If slot zero is filled, the other three slots are empty. If any of the other slots are filled, slot 0 is empty and the file is in "conflicted" state. (It's possible to have just two of the other three slots filled, as is the case for add/add, modify/delete, and rename/delete conflicts.)
When you run git checkout commit -- path,1 Git copies a file from the given commit into slot zero, then from slot zero to the work-tree. Copying to slot zero wipes out slots 1-3 if they're filled, so the file is now resolved!
But, when you run git checkout --ours -- path, Git doesn't have to write anything to index slot zero, it can just get the file's contents from slot 2. So it copies from slot 2 to the work-tree, and the file is not resolved.

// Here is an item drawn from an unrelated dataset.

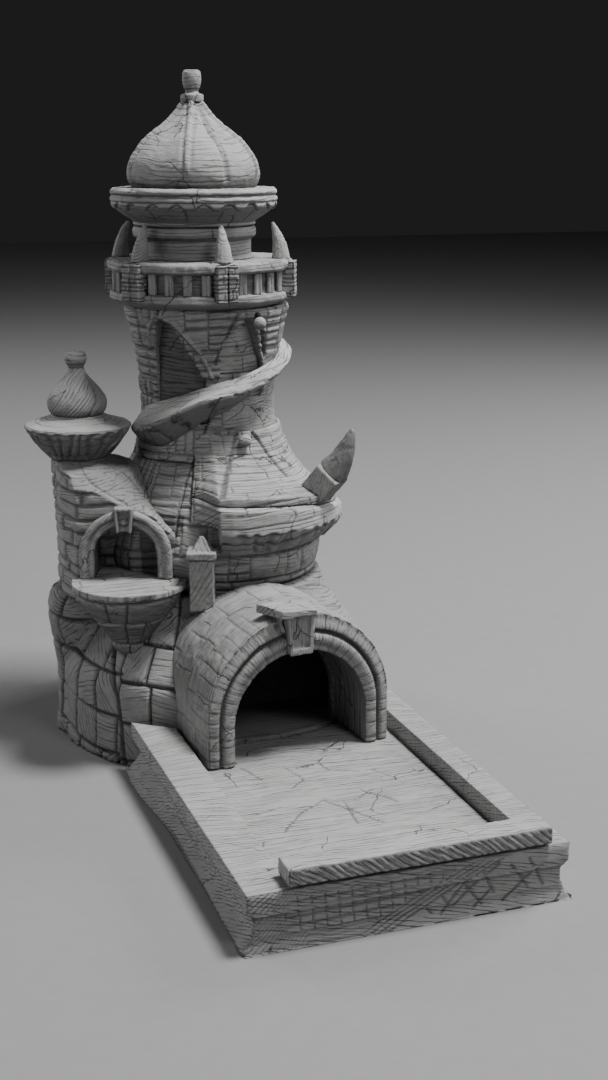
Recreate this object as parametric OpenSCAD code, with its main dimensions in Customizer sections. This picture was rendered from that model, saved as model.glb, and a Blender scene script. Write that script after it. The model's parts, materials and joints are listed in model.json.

Note that this means you can do git checkout HEAD -- path to extract the file from the HEAD commit, writing to slot zero and thus resolving as well as writing to the work-tree. This is subtly different in another way, though. Suppose that during the merge, Git decided that the file was renamed as well as being modified. It's taken the rename into account: the file's new name is evil/zorg instead of the old name evil-zorg. If you git checkout --ours, Git will extract the old (HEAD) version of evil-zorg under the new name evil/zorg. If you git checkout HEAD, Git won't find the file under the new name!
(This is another case of Git letting implementation details show through—or, equivalently, of cramming too much stuff into one command.)
1The reason for the -- is to handle a file whose name looks like an option. (For instance, what if the file's name is --theirs?) If the path part doesn't look like an option, you don't need the --. It's a good habit to pick up, though: use the -- every time and you won't be surprised someday when your file name does resemble an option.